2001, l'Odyssée de l'espace, S. Kubrick

Un mélange de grotesque, qui peut aller jusqu'au cauchemar, et de dérision plus subtile, plus satirique, tel a été d'abord le trait le plus manifeste des préoccupations du cinéaste Stanley Kubrick. Esprit versatile et paradoxal, de tendance progressiste mais hanté par le pessimisme quant à la « bonté » de la nature humaine, il a pratiqué un cinéma presque confidentiel avant de se trouver hissé à la célébrité internationale avec 2001 : A Space Odyssey (2001, l'Odyssée de l'espace), qui est à la fois le film de science-fiction le plus adulte tourné à ce jour et un chef-d'œuvre de photographie. Le style de Kubrick, où des tentations baroques corrigent une feinte objectivité, et où un « tape-à-l'œil » soigneusement dosé sert à faire passer des messages volontiers expérimentaux, fait de lui l'un des cinéastes actuels les plus originaux, dont l'indépendance de caractère a su s'appuyer sur une remarquable organisation financière.

Des débuts difficiles

Né le 26 juillet 1928 à New York, dans le quartier populaire du Bronx, Stanley Kubrick a d'abord été journaliste, notamment pour le magazine Life. Très tôt passionné de photo, il tourne avant 1953 des courts métrages d'amateur, puis « fait la quête » autour de lui et rassemble 50 000 dollars pour produire son premier vrai film, joué par des acteurs amis. Il en est aussi le scénariste, le photographe et le monteur : le film ne trouvera pas de distributeur et l'argent sera perdu. Nullement découragé, Kubrick réitère l'exploit et réussit à faire distribuer par United Artists un premier long métrage dont le personnage principal est un tueur névropathe, Killer's Kiss (Le Baiser du tueur), puis il met en scène The Killing (L'Ultime Razzia).

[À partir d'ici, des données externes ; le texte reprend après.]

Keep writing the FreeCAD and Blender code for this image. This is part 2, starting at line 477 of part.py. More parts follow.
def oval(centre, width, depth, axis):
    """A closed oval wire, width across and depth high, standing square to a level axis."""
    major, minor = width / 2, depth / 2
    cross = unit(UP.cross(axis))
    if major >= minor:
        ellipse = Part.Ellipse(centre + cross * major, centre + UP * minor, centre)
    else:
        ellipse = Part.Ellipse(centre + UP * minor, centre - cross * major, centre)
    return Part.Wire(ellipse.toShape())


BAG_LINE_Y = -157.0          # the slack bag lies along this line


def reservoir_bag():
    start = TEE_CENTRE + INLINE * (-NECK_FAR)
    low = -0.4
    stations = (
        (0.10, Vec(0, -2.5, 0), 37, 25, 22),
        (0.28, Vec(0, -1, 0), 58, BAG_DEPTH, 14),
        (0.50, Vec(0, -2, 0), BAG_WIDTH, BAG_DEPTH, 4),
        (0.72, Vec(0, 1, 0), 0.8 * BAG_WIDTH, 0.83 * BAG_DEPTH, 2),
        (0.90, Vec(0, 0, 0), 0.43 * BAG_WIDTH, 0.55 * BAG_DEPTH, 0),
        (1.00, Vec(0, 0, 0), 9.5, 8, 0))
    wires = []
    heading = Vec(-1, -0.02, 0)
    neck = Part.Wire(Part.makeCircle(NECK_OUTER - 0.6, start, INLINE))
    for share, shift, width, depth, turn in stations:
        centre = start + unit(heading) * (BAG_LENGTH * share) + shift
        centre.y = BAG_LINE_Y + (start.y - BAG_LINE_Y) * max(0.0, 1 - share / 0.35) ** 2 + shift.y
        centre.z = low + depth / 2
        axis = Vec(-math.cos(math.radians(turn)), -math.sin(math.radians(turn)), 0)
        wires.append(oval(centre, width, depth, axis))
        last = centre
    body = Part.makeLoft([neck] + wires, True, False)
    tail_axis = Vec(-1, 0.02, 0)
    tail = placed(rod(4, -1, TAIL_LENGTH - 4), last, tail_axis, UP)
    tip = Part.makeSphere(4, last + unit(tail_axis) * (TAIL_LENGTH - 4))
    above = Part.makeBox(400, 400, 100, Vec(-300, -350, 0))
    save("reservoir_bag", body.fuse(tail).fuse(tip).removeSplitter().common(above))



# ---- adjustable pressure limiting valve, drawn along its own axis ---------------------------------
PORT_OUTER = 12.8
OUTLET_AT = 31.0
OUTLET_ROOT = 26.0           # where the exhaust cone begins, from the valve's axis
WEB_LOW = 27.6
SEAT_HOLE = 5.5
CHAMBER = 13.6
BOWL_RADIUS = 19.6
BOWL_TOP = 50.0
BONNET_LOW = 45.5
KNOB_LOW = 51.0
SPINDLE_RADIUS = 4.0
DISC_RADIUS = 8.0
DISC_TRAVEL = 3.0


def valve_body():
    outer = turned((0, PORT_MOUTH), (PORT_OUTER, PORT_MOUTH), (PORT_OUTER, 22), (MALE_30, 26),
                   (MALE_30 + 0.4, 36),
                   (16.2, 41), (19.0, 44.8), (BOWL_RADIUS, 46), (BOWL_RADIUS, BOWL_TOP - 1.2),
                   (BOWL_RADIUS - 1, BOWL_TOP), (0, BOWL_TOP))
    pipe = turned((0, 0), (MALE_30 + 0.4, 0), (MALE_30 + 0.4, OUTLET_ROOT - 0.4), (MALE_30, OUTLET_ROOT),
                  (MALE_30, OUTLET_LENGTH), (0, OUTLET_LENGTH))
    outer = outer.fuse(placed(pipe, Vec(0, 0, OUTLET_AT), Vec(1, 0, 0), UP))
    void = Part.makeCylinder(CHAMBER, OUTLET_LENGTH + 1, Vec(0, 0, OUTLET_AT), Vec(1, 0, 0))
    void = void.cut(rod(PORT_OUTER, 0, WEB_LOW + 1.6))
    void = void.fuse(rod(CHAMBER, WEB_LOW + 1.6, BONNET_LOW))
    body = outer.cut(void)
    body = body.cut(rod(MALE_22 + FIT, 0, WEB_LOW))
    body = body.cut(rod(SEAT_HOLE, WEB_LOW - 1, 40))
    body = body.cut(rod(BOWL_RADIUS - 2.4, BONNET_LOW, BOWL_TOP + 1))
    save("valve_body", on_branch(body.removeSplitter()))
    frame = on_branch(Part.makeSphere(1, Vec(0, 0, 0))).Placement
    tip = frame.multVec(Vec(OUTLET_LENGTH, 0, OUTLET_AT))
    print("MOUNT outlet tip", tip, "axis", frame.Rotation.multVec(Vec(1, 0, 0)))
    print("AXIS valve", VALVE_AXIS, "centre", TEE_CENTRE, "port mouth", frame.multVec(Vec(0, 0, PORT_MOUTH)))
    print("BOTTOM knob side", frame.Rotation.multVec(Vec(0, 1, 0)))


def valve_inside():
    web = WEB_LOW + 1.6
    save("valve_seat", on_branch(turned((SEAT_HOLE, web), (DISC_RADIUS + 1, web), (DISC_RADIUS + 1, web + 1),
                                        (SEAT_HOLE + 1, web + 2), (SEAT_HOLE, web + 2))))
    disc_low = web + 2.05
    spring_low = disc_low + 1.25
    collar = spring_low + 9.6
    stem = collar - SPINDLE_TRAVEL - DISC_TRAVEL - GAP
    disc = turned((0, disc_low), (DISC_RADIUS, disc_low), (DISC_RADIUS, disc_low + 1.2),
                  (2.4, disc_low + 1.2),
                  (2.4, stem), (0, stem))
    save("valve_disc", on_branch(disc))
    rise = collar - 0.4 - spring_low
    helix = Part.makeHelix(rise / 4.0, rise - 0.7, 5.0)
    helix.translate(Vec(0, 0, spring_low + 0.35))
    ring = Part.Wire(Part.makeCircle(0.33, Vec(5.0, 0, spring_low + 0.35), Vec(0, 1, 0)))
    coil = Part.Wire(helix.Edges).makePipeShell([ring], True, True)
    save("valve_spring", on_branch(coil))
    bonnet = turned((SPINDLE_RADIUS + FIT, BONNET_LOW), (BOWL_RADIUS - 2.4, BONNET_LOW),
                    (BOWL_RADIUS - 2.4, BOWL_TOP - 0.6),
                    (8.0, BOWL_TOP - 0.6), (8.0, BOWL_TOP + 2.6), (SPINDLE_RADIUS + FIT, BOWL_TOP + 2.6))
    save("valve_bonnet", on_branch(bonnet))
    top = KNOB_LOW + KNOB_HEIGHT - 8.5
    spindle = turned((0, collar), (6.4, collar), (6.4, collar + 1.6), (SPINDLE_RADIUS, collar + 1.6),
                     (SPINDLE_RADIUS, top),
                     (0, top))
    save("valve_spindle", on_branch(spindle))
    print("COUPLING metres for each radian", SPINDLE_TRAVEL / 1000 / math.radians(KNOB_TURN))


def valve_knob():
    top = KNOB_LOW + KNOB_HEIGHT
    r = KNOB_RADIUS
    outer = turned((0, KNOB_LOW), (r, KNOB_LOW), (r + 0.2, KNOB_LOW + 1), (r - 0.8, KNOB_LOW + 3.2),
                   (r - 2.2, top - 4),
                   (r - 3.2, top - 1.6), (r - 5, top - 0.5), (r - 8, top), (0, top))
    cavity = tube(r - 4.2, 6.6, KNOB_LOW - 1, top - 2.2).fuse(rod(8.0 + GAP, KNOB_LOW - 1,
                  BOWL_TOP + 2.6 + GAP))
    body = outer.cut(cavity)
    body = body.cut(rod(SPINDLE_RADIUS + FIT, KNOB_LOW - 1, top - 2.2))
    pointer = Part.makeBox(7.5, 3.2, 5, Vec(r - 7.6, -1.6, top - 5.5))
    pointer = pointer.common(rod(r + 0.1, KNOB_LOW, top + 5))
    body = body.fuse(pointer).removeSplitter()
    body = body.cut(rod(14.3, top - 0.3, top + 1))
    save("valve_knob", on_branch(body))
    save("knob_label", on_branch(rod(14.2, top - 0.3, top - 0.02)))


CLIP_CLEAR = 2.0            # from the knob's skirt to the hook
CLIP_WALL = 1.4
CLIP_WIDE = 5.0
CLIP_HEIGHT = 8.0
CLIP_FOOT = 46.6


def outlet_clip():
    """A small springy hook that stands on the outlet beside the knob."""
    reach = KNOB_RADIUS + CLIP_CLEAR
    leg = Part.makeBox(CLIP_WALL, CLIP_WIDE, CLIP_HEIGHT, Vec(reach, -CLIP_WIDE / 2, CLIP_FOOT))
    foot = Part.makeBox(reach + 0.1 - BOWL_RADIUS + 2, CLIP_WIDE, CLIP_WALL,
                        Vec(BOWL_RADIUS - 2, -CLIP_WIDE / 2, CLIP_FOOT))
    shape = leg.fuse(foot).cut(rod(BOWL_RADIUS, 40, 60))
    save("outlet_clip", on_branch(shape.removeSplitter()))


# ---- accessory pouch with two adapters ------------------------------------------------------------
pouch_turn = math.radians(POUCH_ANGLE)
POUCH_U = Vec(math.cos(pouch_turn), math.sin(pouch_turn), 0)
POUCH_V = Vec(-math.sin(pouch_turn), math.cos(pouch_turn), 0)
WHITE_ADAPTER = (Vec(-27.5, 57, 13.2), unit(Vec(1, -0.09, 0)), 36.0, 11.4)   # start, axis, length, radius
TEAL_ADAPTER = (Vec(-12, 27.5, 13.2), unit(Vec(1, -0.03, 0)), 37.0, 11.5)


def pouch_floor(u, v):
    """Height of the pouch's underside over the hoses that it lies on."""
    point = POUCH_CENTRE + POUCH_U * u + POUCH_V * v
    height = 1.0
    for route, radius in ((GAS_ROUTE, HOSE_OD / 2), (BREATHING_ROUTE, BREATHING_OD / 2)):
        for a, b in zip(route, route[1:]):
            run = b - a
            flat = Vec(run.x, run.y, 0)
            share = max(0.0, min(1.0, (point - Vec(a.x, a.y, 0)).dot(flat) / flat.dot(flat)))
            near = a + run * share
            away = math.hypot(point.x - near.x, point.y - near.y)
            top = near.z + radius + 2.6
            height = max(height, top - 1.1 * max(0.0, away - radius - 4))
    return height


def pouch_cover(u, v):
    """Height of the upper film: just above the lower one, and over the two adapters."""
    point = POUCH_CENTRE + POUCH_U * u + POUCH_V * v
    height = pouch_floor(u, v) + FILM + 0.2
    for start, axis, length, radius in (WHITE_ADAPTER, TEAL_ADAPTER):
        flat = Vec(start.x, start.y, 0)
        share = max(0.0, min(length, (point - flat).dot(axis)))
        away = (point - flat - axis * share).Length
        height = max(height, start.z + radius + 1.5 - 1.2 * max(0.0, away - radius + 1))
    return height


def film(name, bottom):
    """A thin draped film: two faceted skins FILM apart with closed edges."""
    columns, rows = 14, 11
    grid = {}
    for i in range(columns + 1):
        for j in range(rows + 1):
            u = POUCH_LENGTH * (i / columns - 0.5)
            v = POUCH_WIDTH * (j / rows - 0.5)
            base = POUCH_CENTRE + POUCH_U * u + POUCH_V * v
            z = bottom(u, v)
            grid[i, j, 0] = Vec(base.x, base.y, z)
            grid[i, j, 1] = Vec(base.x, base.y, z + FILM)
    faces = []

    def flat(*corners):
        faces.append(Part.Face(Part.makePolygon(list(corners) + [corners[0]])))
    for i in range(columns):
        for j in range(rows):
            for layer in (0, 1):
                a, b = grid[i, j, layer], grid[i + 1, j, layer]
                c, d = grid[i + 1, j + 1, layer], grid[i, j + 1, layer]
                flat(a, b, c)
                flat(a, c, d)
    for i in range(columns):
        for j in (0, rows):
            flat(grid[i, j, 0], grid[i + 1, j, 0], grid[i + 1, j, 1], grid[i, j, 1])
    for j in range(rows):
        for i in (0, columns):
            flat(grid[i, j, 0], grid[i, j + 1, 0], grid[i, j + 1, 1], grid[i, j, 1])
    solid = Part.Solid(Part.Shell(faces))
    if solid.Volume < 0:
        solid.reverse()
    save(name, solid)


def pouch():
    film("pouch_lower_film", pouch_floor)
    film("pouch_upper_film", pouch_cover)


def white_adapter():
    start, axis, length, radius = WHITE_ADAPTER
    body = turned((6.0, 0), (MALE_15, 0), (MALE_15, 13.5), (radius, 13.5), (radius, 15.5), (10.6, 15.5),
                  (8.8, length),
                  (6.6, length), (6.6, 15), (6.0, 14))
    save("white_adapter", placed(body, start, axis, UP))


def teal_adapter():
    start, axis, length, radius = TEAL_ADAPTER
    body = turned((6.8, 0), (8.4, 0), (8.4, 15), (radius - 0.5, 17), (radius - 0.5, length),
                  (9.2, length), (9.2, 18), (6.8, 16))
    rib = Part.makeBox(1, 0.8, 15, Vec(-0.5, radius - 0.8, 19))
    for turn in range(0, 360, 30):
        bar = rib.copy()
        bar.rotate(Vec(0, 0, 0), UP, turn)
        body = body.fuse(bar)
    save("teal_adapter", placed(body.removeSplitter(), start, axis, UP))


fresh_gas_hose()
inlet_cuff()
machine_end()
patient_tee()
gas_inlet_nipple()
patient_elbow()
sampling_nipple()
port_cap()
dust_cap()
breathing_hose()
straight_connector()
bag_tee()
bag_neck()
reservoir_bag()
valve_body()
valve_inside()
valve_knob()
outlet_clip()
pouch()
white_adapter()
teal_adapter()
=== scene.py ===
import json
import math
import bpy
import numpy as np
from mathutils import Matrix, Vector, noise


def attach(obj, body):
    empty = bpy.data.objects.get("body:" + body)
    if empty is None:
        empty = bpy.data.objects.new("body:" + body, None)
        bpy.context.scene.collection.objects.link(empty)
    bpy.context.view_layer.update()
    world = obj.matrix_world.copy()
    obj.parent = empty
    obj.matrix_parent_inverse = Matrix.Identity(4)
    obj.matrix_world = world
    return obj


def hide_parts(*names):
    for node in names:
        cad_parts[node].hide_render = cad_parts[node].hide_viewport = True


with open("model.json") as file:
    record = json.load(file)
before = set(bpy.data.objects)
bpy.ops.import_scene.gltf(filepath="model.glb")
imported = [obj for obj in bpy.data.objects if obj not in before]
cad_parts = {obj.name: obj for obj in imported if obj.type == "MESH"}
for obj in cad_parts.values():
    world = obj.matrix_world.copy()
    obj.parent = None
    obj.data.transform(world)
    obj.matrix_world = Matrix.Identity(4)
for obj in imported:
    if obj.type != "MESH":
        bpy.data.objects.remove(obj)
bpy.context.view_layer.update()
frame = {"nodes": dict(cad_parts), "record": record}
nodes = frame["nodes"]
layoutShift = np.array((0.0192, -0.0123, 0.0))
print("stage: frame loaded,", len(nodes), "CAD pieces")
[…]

Cette histoire de hold-up sur un champ de courses relève de la tradition du thriller, jusque dans le vœu du personnage central : retrouver la prairie de son enfance où l'attendent... des chevaux.

L'action est riche en détails incongrus : on abat un pur-sang en pleine course pour détourner l'attention avant le hold-up, les gangsters portent des masques de carnaval. La mise en scène est très influencée, dans ses accès de violence, par celle de Robert Aldrich ; mais Kubrick s'inspire aussi de cinéastes européens (longs travellings suivant les acteurs comme chez Max Ophüls, plans importants réservés à des temps d'accalmie dans l'action, comme chez Rossellini).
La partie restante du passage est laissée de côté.